Factors which might limit growth were related to cost, with ATM’s high operational and purchase costs the most prominent reasons. The high costs of site rental and installing security were also mentioned in RBR’s report as concerns. The substitution of cash, with a resulting fall in cash use and therefore less need for ATMs, was also quite frequently suggested as a possible inhibitor. Both conventional cards and “electronic cash” were both mentioned in this context.

“ATMs aren’t being used to their full potential used to their full potential,” said Glover. “Things like finger printing technology—biometrics— is a capability that a great many banks are looking at adding, but, like many other technologies available, it is expensive.”

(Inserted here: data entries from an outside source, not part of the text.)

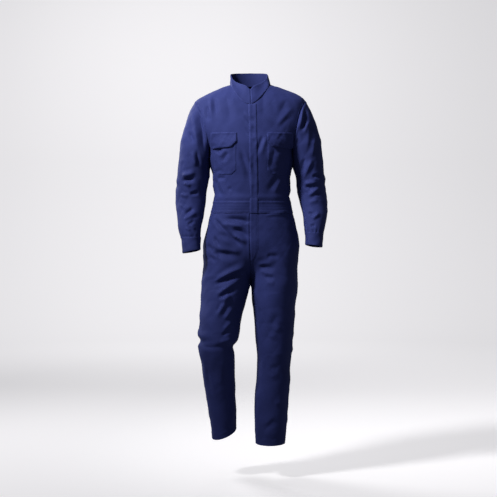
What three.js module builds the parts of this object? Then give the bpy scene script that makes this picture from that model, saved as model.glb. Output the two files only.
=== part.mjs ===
import * as THREE from "three";

// A boiler suit, hollow and filled out as it is worn by a standing figure, with the right knee bent.
// Lengths are millimetres. The origin is the middle of the neck, level with the shoulders' highest points.
// +Z is up, the front faces -Y, and the wearer's left is +X. "down" is a distance below the origin.

// Cloth and seams
const CLOTH = 1.6;
const BAND_CLOTH = 2.6;
const BAND_PROUD = 0.8;
const SEAM = 0.3;
const ON_PANEL = 1.0;
const PATCH_CLOTH = 1.3;

// Where the main seams lie, as distances below the shoulders
const SHOULDER_TIP = 64;
const UNDERARM = 262;
const WAIST_SEAM = 476;
const BAND_BOTTOM = 525;
const FORK_START = 600;
const CROTCH = 803;

// Neck and collar
const NECK_DROP = 83;
const NECK_RIGHT = 83.4;
const NECK_LEFT = 77.4;
const NECK_CURVE = 2.2;

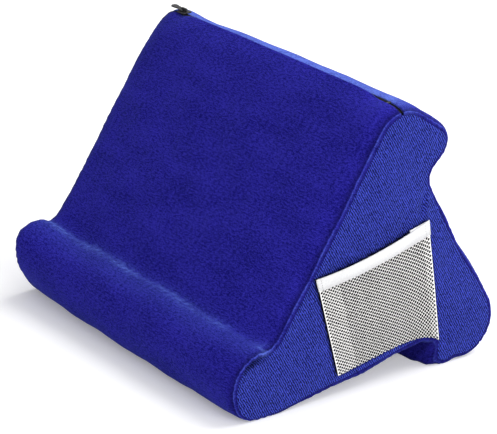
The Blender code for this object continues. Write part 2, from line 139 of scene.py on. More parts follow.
SIM_CROWDING = 0.28         # how much closer together its rows lie near the ends
SIM_INSET = 1.6 * MM        # the simulated body starts this much smaller
SIM_FRAMES = 20
SIM_PRESSURE = 4.0
HELD = 0.12                 # share of the swelling that the foam lets through
SWELL_CAP = 5.0 * MM        # the cover may swell by about this much
SINK_CAP = 0.6 * MM         # or draw in by this much
FOAM_INSET = 6.0 * MM       # the foam lies this much inside the cover's section
FOAM_SHORT = 9.0 * MM       # and ends this much before the cover does

# Relief of the wrap
SEAM_RIDGE = (0.3 * MM, 0.8 * MM, 0.6 * MM)     # height, distance from the end, half-width
SEAM_DITCH = (0.2 * MM, 2.7 * MM, 1.1 * MM)     # depth and the same two
GATHERS = (0.38 * MM, 6.5 * MM, 6 * MM)         # height, wavelength, how far in they reach
CRUMPLES = (1.0 * MM, 7.5 * MM, 24 * MM)        # the same for the foot of the heel
FOOT_REACH = 13 * MM
VALLEY_CREASE = (0.9 * MM, 2 * MM, 2.4 * MM)    # depth, distance before the valley, half-width
VALLEY_ROLL = (0.6 * MM, 9 * MM, 4.5 * MM)      # height and the same two
UNEVEN = ((0.35 * MM, 42 * MM, 11), (0.12 * MM, 14 * MM, 12))   # height, wavelength, seed

# Soft unevenness of other things: wavelength and seed
GATHER_SHIFT = (60 * MM, 3)
GATHER_STRENGTH = (45 * MM, 5)
CRUMPLE_SHIFT = (30 * MM, 6)
VALLEY_STRAYS = (120 * MM, 8)
SEAM_WEAR = (9 * MM, 31)
CREST_HIGHLIGHT_WAVES = (60 * MM, 33)
STREAK_HIGHLIGHT_WAVES = (4.5 * MM, 34)
ZIP_STRIP_HIGHLIGHT_WAVES = (12 * MM, 35)

# Where the plush shows pale: pressed pile along the end seams, and painted highlight along the lip's crest
# before the valley, in a wide glow before that and on the strip behind the zip; and painted shade in the end
# seam's ditch
WORN_SEAM = (0.6 * MM, 0.32 * MM)       # distance from the end, half-width
CREST_HIGHLIGHT = (5 * MM, 3.8 * MM)         # distance before the valley, half-width
GLOW_HIGHLIGHT = (11 * MM, 10 * MM)          # the same two for the wide painted glow before it
ZIP_STRIP_HIGHLIGHT_REACH = 15 * MM                 # how far the painted highlight reaches behind the zip
DITCH_SHADE = (0.7, 4.2 * MM)           # how deep the shade at the end seam is, and its reach

# The open crease where the lip's end is gathered, at a place of the section in millimetres
CREASE = (15, 48.2)
CREASE_REACH = 14 * MM
CREASE_WIDTH = 4.6 * MM
CREASE_UNDERCUT = 6.0 * MM  # how far the wrap's edge is drawn back over it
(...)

One thing is certain: the ATM isn’t about to go anywhere fast, and many other factors should be considered by banks before they decide that the medium is about to die. Glover points out that merely viewing the ATM as a service which costs money to maintain, it should be seen as a revenue generator. Bank branches worldwide are closing all the time, and therefore spending money to increase the capabilities of ATMs looks to be a sensible option. One issue that cannot be ignored in this respect is the huge amount of money organisations in the United States in particular are paying out to have advertisements appear on ATM screens. What better place to inspire a person to spend their hard earned cash?